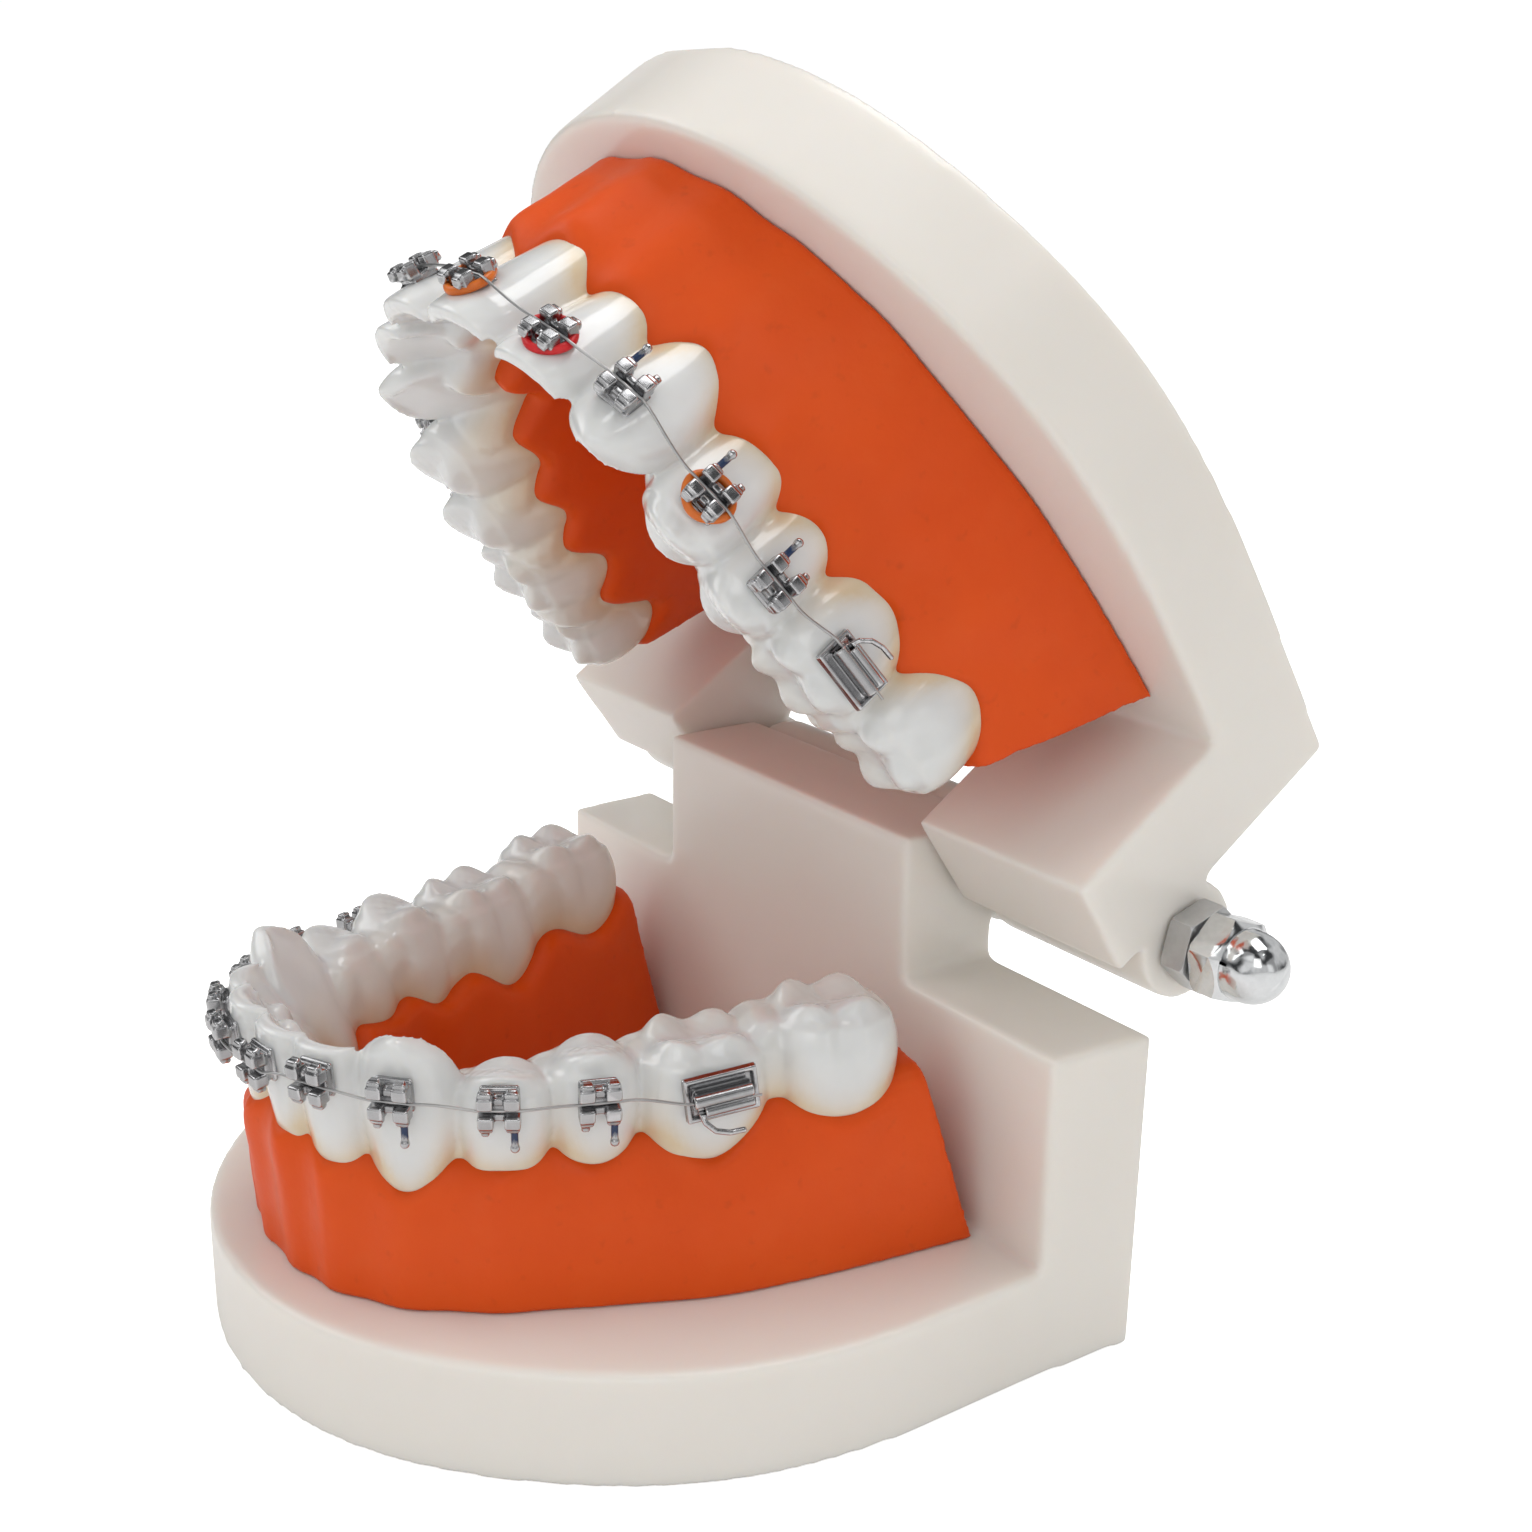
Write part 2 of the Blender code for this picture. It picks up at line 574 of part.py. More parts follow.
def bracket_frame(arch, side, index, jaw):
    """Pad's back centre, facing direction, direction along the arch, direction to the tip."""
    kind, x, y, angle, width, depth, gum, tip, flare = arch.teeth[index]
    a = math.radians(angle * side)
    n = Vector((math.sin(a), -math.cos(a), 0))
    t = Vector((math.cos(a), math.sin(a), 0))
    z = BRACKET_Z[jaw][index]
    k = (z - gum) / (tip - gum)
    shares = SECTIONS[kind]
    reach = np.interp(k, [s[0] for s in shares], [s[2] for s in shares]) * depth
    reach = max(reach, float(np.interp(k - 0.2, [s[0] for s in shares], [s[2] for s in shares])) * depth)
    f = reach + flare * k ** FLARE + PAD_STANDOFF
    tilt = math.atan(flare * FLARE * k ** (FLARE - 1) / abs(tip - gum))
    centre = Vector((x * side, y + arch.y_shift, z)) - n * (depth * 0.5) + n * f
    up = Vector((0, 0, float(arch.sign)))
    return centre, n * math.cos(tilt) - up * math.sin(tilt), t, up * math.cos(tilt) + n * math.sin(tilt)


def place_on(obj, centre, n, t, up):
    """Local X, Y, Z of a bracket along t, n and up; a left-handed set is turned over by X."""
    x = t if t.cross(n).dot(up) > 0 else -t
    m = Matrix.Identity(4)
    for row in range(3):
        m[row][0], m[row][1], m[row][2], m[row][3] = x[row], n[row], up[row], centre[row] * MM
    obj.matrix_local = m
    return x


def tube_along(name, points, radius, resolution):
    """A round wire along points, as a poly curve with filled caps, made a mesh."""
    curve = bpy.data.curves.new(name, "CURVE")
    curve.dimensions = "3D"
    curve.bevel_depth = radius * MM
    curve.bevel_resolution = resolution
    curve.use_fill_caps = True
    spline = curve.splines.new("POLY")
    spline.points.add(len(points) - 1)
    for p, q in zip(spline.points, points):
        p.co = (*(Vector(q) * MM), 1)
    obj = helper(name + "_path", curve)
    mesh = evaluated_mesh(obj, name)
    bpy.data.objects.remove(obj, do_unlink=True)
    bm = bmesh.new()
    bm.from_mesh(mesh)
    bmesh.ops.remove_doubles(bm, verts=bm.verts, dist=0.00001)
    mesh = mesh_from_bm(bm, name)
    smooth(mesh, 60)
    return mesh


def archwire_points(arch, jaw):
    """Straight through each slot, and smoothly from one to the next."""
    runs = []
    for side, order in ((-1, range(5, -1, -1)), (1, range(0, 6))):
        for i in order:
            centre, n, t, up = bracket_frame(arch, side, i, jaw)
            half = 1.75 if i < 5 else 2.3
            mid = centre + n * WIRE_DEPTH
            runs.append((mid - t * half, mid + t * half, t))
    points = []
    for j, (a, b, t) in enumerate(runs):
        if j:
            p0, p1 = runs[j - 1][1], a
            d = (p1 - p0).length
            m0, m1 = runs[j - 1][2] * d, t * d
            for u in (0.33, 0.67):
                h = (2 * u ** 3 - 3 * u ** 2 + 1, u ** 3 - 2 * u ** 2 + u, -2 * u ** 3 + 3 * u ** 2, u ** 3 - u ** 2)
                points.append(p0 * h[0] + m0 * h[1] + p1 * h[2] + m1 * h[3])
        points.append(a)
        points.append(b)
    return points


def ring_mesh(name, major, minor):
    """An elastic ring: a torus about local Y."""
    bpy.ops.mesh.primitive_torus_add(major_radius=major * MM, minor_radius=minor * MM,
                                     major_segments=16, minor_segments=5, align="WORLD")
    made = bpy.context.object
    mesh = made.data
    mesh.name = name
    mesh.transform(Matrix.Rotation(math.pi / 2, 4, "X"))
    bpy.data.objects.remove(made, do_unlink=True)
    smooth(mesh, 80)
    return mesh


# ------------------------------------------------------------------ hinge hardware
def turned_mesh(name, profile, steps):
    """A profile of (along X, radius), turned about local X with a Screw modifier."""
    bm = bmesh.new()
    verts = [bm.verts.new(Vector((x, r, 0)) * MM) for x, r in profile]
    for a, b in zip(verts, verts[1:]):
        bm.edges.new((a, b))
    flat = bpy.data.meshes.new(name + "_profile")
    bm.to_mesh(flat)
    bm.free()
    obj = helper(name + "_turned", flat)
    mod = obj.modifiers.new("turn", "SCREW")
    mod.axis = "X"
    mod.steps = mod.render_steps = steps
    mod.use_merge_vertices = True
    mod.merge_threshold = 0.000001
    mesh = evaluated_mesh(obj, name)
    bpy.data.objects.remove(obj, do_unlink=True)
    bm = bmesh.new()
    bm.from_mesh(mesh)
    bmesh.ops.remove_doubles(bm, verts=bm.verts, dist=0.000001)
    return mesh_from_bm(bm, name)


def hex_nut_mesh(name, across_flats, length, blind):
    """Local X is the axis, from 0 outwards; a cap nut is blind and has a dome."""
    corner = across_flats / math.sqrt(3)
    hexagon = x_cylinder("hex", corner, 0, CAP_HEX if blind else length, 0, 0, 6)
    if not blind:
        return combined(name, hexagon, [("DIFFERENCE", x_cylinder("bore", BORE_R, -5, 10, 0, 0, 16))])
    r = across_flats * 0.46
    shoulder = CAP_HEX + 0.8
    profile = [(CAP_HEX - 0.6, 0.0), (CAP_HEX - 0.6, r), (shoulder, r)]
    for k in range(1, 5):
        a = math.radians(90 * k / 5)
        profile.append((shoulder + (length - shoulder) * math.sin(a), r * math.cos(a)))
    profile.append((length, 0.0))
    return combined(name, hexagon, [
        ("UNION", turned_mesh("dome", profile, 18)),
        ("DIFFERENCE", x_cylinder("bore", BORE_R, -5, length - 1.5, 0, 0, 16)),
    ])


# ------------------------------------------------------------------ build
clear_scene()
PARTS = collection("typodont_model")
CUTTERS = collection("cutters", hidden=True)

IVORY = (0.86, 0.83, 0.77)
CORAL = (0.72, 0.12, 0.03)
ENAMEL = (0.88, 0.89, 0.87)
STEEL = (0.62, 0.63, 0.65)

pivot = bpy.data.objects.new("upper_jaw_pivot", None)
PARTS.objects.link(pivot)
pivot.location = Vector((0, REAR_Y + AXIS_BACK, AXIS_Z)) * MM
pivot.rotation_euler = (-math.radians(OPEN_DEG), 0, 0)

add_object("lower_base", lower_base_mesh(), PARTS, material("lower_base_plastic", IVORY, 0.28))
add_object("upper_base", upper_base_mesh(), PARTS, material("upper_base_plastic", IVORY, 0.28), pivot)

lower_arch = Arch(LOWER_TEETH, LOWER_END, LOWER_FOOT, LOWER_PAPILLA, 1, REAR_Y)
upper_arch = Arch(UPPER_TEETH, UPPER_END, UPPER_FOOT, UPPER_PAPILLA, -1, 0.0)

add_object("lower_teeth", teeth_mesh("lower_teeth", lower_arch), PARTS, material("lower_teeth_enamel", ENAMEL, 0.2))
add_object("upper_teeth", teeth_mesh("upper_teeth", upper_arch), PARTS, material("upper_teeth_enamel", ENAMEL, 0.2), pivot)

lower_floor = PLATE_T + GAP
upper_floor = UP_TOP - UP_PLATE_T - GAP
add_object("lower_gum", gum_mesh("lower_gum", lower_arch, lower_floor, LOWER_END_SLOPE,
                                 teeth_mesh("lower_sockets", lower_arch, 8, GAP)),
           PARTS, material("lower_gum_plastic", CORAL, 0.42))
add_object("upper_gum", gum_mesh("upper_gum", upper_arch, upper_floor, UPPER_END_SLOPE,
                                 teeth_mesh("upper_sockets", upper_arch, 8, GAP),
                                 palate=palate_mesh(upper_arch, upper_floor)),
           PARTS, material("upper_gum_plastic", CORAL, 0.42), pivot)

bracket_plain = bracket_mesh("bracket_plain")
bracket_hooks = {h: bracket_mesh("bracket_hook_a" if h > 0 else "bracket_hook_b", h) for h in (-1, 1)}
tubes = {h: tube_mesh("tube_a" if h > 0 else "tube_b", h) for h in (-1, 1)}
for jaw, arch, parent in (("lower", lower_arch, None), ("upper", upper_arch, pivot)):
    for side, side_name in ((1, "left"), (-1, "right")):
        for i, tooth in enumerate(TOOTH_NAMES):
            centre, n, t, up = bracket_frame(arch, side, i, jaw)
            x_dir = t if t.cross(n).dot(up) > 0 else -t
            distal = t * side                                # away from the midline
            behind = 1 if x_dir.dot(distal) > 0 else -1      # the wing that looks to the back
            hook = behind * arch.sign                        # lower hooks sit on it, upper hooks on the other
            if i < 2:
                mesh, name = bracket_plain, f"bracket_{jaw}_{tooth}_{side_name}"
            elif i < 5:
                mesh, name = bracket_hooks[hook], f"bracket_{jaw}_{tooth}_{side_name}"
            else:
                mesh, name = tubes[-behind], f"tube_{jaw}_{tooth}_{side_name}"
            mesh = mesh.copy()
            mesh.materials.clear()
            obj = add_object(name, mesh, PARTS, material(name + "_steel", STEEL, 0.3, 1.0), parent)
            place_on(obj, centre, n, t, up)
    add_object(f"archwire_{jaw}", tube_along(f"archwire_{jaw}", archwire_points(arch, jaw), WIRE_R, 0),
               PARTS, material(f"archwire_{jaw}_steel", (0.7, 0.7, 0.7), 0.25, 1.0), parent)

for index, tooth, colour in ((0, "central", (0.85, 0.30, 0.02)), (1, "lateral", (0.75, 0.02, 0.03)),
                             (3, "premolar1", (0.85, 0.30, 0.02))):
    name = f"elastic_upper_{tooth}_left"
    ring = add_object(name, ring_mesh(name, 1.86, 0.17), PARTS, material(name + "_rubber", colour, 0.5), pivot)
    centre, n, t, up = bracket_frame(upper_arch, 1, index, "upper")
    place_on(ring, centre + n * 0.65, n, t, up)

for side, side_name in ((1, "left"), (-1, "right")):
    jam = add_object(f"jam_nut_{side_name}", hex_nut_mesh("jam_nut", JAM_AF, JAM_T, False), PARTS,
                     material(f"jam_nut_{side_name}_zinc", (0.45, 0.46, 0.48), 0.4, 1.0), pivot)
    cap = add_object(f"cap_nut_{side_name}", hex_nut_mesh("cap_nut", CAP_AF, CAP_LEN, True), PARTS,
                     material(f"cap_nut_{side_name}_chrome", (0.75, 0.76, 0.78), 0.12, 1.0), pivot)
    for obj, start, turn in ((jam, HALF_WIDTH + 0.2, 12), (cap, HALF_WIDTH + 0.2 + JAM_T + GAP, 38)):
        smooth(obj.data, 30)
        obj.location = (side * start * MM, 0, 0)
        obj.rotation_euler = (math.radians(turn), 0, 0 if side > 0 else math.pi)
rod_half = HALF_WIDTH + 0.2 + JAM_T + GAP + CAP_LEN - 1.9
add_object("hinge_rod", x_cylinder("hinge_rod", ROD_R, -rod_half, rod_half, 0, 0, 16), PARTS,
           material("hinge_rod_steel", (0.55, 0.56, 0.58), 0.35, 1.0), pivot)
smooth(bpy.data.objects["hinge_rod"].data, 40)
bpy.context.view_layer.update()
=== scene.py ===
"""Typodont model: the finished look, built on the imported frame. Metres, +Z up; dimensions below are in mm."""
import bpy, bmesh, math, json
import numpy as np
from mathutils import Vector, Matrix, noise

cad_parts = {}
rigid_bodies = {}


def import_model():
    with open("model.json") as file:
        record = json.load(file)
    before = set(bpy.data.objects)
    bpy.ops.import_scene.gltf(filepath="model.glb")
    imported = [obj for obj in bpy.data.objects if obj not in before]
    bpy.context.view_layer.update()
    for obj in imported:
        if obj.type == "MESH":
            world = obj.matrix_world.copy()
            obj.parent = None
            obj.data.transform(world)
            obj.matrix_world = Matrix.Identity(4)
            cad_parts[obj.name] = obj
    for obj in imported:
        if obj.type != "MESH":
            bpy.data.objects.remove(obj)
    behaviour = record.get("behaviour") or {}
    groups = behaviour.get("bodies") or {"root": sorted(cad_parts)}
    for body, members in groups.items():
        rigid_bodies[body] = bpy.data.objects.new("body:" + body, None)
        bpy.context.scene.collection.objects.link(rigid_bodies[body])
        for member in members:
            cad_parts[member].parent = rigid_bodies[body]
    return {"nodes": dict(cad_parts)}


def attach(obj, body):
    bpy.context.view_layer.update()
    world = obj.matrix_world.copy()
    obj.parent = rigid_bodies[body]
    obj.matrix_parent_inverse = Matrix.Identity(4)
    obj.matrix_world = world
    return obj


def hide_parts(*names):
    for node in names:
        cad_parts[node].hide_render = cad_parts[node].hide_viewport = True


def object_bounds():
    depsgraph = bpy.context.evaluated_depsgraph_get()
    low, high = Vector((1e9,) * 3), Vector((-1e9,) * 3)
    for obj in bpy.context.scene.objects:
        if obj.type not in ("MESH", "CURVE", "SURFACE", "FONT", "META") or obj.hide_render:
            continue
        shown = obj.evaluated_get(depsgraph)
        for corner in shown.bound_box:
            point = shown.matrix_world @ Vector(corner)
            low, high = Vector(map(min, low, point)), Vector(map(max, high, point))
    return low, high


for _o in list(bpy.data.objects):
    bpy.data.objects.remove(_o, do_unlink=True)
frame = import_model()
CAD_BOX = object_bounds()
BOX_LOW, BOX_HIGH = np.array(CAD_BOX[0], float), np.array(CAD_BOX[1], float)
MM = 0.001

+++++

» What the exercise asks
The lines to quote run from the one containing "for obj, start, turn" to the one containing "record = json.load(file)". Quote them exactly, with both of those lines, and nothing else.

» Output below
    for obj, start, turn in ((jam, HALF_WIDTH + 0.2, 12), (cap, HALF_WIDTH + 0.2 + JAM_T + GAP, 38)):
        smooth(obj.data, 30)
        obj.location = (side * start * MM, 0, 0)
        obj.rotation_euler = (math.radians(turn), 0, 0 if side > 0 else math.pi)
rod_half = HALF_WIDTH + 0.2 + JAM_T + GAP + CAP_LEN - 1.9
add_object("hinge_rod", x_cylinder("hinge_rod", ROD_R, -rod_half, rod_half, 0, 0, 16), PARTS,
           material("hinge_rod_steel", (0.55, 0.56, 0.58), 0.35, 1.0), pivot)
smooth(bpy.data.objects["hinge_rod"].data, 40)
bpy.context.view_layer.update()
=== scene.py ===
"""Typodont model: the finished look, built on the imported frame. Metres, +Z up; dimensions below are in mm."""
import bpy, bmesh, math, json
import numpy as np
from mathutils import Vector, Matrix, noise

cad_parts = {}
rigid_bodies = {}


def import_model():
    with open("model.json") as file:
        record = json.load(file)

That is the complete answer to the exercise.